If you think nothing is yours
And if I think everything belongs to me
How wrong I’ll be
None of us have anything
There’s a place I have never explored
Another world we have yet to conquer
And until then none of us have anything

Those words, from “Until Then” off The Noise Made By People, have stuck with me more than any other lyrics in music. In typical Broadcast fashion, they’re simple, and sung unpretentiously, yet lend themselves to unlimited interpretation. They’re paired with creaky, heaving synths that near the end swell into a massive buzzing crescendo that was probably the loudest the typically quiet band ever sounded on record. Then suddenly, it stops, and reverts to silence — a beautiful sound is extinguished.

Trish Keenan died in January, 2011, after contracting swine flu while on tour in Australia. She was only 42 years old. At the time, I was living in a dorm room during J-Term and I woke up to the news from Pitchfork and couldn’t believe it. Again, I wish I had a better story, like I cried or went into a fascinating nihilistic tailspin. But all I did was turn on her music, and I listened to Broadcast’s whole discography all the way through that day, mostly through my crummy laptop speakers, I think out of hope it would somehow echo through the building and people would hear it and discover it.

Her death meant the context of the songs changed permanently, and because they tended towards being ambiguous, some of them, like “Until Then,” jumped out more than they had for me previously. Now I think Keenan’s lyrics describe an afterlife or possibly a parallel universe — a psychedelic kind of world separate from this one where I like to imagine her continuing to explore and find the truth. Normally, I don’t buy into such concepts, but Keenan’s greatest gift was her ability to make you believe, to provide thoughtfulness and hope in the face of cynicism and darkness.

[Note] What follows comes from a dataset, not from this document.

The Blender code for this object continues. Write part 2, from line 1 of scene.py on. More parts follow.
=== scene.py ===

In the wake of her death, there was a gratifying outpouring of appreciation for Keenan, including from a range of celebrities, and a lot of discussion about a band that was rarely the subject of online discourse. But then everyone moved on, as they do, and now I wonder if people under a certain age have any idea who this band is (even I’m probably on the very young side of Broadcast fans). It’s also become abundantly clear that bands like Broadcast aren’t a priority for the music press, which has become a monoculture that is obsessed with what is new and hip, not necessarily what will last. If music writing isn’t about preserving bands like this, that offer so much, then what exactly is being accomplished?

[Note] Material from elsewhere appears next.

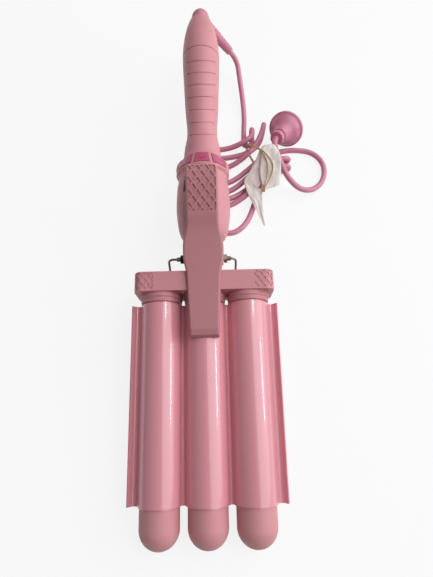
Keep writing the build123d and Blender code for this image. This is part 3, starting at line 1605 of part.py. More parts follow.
# Elastic band round the drawn-in hank, in two halves that meet in the middle of straight runs
band_join_top = Vector(58.0, 105.0, 30.4)
band_join_low = Vector(57.8, 102.0, 0.65)
band_halves = [
    [
        band_join_top,
        Vector(62.0, 98.5, 34.4),
        Vector(67.6, 90.0, 31.0),
        Vector(68.4, 79.0, 24.6),
        Vector(62.6, 62.8, 19.6),
        Vector(62.4, 59.6, 16.2),
        Vector(63.4, 71.0, 6.0),
        Vector(63.6, 75.0, 0.65),
        band_join_low,
    ],
    [
        band_join_low,
        Vector(49.4, 125.6, 0.65),
        Vector(47.2, 126.4, 14.0),
        band_join_top,
    ],
]
with BuildPart() as hank_band:
    for half in band_halves:
        band_bends = [r if r > 12.0 else band_bend_r for r in bend_radii(half)]
        with BuildLine() as half_line:
            FilletPolyline(*half, radius=band_bends)
        band_path = half_line.wires()[0]
        with BuildSketch(Plane(band_path @ 0, z_dir=band_path % 0)):
            Circle(band_r)
        sweep(path=band_path)
hank_band.part.label = "hank_band"
export_step(hank_band.part, "parts/hank_band.step")

# Paper tag that leans from the cord at the plug down on to the hank, its top corner cut away
# where the band comes over it
tag_line = ((104.0, 34.1), (97.0, 31.7), (88.0, 27.3), (80.0, 22.3), (70.0, 18.3), (61.0, 15.9))
with BuildPart() as cord_tag:
    with BuildSketch(Plane((tag_left, 0, 0), x_dir=(0, 1, 0), z_dir=(1, 0, 0))):
        with BuildLine():
            Spline(*tag_line)
            Spline(*[(y, z + tag_thickness) for y, z in tag_line])
            Line(tag_line[0], (tag_line[0][0], tag_line[0][1] + tag_thickness))
            Line(tag_line[-1], (tag_line[-1][0], tag_line[-1][1] + tag_thickness))
        make_face()
    extrude(amount=tag_width)
    with BuildSketch(Plane.XY.offset(tag_line[2][1] - tag_taper)):
        Polygon(
            (tag_left - tag_thickness, tag_line[0][0] - tag_taper_length),
            (tag_left + tag_taper, tag_line[0][0] + tag_thickness),
            (tag_left - tag_thickness, tag_line[0][0] + tag_thickness),
            align=None,
        )
    extrude(amount=2 * tag_taper, mode=Mode.SUBTRACT)
cord_tag.part.label = "cord_tag"
export_step(cord_tag.part, "parts/cord_tag.step")

# Gaps of the hank to itself, measured on points of its line
hank_points = [hank_wire @ (i / 900) for i in range(901)]
skip = int(900 * 3.2 * cord_r / hank_length) + 1
least_gap = 1000.0
least_at = (0, 0)
for i in range(901):
    for j in range(i + skip, 901):
        gap = (hank_points[i] - hank_points[j]).length - 2 * cord_r
        if gap < least_gap:
            least_gap = gap
            least_at = (i, j)
print("least gap of the hank to itself", round(least_gap, 2))
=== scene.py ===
# %% [markdown]
# # A three-barrel hair waver
# The tool has three parallel heated barrels under a fluted clamp plate. A long lever with a
# quilted pad opens the plate, a wire stand holds the head up, and a tied hank of cord lies beside
# the handle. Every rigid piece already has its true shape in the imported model, so this script loads
# that model as a fixed frame. It spends its effort on finishes and on what is soft: the cord, the
# elastic and the tag.

import bpy
import bmesh
from math import cos, pi, radians, sin
from mathutils import Matrix, Vector


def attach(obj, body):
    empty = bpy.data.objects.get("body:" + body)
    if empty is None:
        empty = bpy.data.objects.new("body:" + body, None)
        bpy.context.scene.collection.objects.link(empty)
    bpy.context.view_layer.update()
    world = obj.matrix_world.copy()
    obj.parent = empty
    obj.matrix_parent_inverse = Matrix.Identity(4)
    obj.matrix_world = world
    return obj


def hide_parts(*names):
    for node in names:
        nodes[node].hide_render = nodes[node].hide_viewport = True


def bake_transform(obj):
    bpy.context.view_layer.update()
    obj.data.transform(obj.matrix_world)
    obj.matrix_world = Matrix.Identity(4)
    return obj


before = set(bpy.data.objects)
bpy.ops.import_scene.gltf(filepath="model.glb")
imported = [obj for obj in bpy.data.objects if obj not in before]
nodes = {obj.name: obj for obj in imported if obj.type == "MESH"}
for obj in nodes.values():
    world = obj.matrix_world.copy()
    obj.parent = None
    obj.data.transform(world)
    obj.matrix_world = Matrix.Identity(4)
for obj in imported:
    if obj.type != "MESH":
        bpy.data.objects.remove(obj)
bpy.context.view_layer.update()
MM = 0.001


# %% [markdown]
# ## Writing a material as a sentence
# A procedural finish is a small graph of nodes. Wiring each Math node by hand hides the idea, so a
# wrapped socket lets Python's own operators add them, and one method adds every other node.
# Colours and vectors stay out of it, because a Math node would turn a colour grey.


# %% A value that does arithmetic
class Value:
    """One number output of a node. Arithmetic on it adds Math nodes."""

    def __init__(self, finish, socket):
        self.finish = finish
        self.socket = socket

    def join(self, operation, *terms):
        """A Math node on any terms, in the order given."""
        node = self.finish.add("ShaderNodeMath", dict(enumerate(terms)), operation=operation)
        return Value(self.finish, node.outputs[0])

    def maths(self, operation, *others):
        """A Math node on this number and then any others."""
        return self.join(operation, self, *others)

    def __add__(self, other):
        return self.maths("ADD", other)

    def __sub__(self, other):
        return self.maths("SUBTRACT", other)

    def __mul__(self, other):
        return self.maths("MULTIPLY", other)

    def __rsub__(self, other):
        return self.join("SUBTRACT", other, self)

    __radd__ = __add__
    __rmul__ = __mul__

    def above(self, level, softness):
        """0 below the level and 1 above it, over a soft edge."""
        scaled = (self - (level - softness / 2)) * (1.0 / softness)
        return scaled.maths("MAXIMUM", 0.0).maths("MINIMUM", 1.0)


# %% [markdown]
# ## A finish: one Principled surface and what varies over it
# No real surface has one colour and one gloss all over. A picture could bring the variation, but
# noise of a chosen size needs no picture and no unwrapping, so every finish here is noise on a few
# sockets. Colours are written as they look on a screen, from 0 to 255, and are turned into the
# linear light that the shader works in. Sizes of grains are written in millimetres, and the part is
# in metres.


# %% The finish class
def paint(red, green, blue):
    """Screen colour to linear colour."""
    linear = []
    for channel in (red / 255, green / 255, blue / 255):
        dark = channel < 0.04045
        linear.append(channel / 12.92 if dark else ((channel + 0.055) / 1.055) ** 2.4)
    return (*linear, 1.0)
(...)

Ultimately, the responsibility now lies on fans of the band to pass this music down, almost like an oral history. One of the more satisfying experiences I had recently (back when I thought I would finish this series in a couple months) was attending a Keenan tribute show at Moon Palace Books, which featured local bands covering her songs. The entire room was cramped with people talking about Keenan, celebrating her art, and every singer did their best to interpret her songs, even though she had something intangible that will never be replicated. That was when I saw the impact of her music in more real terms: while Keenan was not a mega-celebrity, and isn’t a constant source of discussion now, there was this entire group of people inspired and moved by her music, many of whom were playing in their own bands. That’s the legacy I like artists to strive for rather than winning awards or generating buzz.

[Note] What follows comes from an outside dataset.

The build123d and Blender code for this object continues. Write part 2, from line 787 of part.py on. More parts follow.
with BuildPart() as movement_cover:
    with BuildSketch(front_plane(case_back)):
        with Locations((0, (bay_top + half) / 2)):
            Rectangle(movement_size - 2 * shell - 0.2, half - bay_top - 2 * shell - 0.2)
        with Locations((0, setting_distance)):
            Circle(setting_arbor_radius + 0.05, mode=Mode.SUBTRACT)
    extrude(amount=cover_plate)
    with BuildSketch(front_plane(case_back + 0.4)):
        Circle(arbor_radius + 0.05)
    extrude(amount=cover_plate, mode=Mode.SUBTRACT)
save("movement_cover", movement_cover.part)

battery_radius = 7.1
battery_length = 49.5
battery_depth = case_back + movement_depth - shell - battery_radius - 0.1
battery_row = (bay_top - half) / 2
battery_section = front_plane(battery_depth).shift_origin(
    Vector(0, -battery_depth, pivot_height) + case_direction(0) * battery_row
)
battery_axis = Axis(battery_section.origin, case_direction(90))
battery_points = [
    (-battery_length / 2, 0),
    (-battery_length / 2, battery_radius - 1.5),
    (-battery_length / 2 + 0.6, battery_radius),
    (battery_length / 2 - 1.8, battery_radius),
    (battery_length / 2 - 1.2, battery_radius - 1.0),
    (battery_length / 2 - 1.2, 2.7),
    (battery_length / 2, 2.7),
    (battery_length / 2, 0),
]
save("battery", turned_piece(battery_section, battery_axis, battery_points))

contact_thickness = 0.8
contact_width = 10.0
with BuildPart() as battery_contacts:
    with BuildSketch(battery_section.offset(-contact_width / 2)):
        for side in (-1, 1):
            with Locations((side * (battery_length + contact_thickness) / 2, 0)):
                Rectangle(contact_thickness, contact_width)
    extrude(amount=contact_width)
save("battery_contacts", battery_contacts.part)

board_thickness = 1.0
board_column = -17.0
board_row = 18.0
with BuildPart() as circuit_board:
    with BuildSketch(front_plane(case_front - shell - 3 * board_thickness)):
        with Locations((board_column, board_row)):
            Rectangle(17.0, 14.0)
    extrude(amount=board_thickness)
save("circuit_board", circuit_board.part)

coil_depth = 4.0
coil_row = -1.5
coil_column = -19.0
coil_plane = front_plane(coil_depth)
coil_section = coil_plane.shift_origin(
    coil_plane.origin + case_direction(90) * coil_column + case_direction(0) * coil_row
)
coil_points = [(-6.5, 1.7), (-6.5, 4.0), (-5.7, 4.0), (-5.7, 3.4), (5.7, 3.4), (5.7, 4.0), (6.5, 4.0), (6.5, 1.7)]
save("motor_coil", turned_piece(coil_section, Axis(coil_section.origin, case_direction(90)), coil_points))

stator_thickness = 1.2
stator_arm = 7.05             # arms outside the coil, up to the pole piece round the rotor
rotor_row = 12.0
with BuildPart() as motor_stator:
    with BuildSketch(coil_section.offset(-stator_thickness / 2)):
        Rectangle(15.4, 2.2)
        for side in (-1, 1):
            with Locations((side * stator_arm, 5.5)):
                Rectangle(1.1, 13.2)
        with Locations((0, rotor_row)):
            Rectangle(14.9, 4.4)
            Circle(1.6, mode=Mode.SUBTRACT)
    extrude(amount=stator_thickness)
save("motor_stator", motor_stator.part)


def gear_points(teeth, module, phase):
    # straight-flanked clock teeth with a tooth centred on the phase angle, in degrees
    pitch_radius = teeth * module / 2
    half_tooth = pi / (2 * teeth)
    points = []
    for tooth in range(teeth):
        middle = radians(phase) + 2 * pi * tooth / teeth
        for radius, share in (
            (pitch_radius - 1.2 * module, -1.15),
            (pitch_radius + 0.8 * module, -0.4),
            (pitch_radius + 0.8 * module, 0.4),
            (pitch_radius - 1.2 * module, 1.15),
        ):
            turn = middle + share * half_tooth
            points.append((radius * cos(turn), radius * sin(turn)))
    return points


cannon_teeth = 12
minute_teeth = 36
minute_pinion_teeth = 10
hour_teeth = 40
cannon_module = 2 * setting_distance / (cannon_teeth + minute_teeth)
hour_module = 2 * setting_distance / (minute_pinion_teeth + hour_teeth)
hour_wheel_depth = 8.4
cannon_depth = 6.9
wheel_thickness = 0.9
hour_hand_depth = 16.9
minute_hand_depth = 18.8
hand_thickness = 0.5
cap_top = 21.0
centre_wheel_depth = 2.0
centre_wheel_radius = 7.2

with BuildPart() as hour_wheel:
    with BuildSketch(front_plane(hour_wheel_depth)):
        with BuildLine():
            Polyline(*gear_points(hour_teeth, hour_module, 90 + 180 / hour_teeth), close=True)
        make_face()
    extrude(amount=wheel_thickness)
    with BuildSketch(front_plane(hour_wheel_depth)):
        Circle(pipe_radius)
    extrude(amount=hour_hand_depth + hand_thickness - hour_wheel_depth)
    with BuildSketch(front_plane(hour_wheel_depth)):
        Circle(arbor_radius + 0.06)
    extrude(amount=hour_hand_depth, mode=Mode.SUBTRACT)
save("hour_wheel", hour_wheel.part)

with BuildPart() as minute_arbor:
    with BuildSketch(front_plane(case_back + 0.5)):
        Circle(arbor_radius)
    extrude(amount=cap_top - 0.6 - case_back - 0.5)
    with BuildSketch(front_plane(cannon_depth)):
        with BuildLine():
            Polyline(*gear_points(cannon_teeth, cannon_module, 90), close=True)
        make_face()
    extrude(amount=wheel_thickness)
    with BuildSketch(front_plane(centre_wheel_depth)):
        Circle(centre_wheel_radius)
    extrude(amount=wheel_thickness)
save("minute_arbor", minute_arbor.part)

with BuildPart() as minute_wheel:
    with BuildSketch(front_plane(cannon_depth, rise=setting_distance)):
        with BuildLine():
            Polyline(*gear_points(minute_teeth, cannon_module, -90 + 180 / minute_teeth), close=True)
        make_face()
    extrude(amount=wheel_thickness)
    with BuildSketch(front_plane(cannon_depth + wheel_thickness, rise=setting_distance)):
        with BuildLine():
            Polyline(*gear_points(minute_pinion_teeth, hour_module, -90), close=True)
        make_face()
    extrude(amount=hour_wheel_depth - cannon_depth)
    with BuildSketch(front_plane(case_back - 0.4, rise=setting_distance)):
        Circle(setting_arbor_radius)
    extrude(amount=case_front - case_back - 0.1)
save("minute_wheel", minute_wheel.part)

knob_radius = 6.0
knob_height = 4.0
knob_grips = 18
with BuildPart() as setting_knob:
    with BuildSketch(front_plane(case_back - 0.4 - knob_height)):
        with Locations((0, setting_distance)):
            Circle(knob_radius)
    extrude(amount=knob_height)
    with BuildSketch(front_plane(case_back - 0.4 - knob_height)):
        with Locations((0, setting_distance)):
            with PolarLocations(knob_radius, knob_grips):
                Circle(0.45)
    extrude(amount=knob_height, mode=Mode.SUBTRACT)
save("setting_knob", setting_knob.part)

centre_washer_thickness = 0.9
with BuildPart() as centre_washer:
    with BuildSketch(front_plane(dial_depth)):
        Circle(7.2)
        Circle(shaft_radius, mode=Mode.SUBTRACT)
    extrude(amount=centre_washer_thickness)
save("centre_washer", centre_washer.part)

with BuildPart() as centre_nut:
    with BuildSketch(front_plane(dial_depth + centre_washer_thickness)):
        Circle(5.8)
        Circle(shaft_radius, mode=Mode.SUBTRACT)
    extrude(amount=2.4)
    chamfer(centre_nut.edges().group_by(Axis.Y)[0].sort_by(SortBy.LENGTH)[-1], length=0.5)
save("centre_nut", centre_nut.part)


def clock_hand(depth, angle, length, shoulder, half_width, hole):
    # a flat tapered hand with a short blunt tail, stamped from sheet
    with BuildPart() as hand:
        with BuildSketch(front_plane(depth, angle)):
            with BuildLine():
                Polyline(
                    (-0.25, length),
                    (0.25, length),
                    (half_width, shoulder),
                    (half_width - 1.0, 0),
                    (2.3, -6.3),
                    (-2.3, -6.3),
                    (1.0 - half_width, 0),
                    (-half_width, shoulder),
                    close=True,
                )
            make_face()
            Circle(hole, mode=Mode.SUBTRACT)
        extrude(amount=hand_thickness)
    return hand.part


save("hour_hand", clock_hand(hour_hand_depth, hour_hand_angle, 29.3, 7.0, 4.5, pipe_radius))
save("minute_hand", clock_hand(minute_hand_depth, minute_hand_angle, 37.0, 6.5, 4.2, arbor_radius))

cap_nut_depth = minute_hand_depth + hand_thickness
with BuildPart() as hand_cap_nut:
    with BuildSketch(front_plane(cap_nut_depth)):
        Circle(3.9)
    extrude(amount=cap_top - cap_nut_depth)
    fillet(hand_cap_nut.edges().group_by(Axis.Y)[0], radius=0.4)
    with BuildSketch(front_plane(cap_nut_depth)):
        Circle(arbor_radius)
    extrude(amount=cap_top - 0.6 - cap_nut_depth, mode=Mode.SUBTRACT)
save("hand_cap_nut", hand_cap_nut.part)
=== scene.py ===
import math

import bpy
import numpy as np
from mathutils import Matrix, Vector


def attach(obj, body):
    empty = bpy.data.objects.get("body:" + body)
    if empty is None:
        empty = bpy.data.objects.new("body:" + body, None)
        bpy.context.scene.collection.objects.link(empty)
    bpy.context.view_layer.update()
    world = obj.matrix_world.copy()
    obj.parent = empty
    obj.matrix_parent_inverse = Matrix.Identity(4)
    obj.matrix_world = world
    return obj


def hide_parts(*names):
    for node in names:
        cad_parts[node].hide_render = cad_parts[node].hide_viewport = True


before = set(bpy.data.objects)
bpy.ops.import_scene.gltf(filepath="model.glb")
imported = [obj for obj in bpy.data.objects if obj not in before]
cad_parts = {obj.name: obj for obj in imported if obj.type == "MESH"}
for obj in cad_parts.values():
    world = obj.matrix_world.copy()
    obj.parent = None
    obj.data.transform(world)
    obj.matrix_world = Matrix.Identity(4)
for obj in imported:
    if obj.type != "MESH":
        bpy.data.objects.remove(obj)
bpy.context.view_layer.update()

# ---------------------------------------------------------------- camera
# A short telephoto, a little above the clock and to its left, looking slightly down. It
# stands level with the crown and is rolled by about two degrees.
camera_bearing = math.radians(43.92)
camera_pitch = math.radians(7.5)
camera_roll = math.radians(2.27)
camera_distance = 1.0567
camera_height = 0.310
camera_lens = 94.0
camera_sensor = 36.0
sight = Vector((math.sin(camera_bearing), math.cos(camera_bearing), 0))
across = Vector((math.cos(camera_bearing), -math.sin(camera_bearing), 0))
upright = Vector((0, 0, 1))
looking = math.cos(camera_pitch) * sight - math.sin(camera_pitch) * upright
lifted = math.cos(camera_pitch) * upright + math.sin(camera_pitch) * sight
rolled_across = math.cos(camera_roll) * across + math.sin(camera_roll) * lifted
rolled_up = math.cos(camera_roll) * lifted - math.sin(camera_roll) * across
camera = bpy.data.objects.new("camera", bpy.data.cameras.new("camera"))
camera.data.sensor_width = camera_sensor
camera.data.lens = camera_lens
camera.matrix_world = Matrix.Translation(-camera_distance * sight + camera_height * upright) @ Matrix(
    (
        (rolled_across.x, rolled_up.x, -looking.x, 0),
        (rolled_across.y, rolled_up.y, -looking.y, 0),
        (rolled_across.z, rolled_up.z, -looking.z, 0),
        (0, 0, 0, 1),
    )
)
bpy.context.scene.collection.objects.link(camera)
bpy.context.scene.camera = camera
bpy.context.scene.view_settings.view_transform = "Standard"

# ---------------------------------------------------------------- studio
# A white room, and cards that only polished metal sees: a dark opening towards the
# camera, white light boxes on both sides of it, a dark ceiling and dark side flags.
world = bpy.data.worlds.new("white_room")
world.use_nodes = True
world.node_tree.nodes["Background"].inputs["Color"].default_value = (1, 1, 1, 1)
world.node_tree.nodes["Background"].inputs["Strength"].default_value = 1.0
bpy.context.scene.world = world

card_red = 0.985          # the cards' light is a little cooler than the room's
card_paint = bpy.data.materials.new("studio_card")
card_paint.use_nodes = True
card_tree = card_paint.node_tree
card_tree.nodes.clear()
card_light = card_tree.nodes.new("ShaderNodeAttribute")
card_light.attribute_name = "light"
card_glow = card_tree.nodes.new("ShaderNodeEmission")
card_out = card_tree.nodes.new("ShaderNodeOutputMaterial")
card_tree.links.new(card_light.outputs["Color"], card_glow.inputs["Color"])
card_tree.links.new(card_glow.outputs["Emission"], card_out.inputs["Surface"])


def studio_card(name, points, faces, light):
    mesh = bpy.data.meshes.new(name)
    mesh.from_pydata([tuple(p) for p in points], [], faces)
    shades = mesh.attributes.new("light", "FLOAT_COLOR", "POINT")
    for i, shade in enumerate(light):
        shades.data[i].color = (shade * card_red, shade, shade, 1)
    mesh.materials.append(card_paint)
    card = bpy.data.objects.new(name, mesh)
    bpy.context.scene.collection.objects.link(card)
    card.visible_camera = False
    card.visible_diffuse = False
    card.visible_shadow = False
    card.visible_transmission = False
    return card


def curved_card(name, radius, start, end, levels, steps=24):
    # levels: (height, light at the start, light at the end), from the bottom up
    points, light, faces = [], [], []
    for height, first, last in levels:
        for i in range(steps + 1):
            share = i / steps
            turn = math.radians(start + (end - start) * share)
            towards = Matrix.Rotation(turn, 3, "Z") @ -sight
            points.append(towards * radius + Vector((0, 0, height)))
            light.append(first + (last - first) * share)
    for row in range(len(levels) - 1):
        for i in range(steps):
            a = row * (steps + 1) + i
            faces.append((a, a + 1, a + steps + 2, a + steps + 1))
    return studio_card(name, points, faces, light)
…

Keenan was able to inspire that kind of devotion while being soft-spoken and unassuming. She let her music do most of the talking and made songs that gave listeners the freedom to join her while she explored all of these different worlds. As a relative novice to music when I discovered the band, she was the artist who inspired me the most, who showed me the joy that could be had in hearing music that aimed to be intelligent, generous, and personal rather than just profitable. And she made me want to pay that forward, to try to convince people that there are amazing obscure artists out there who can change your life and are just waiting to be discovered.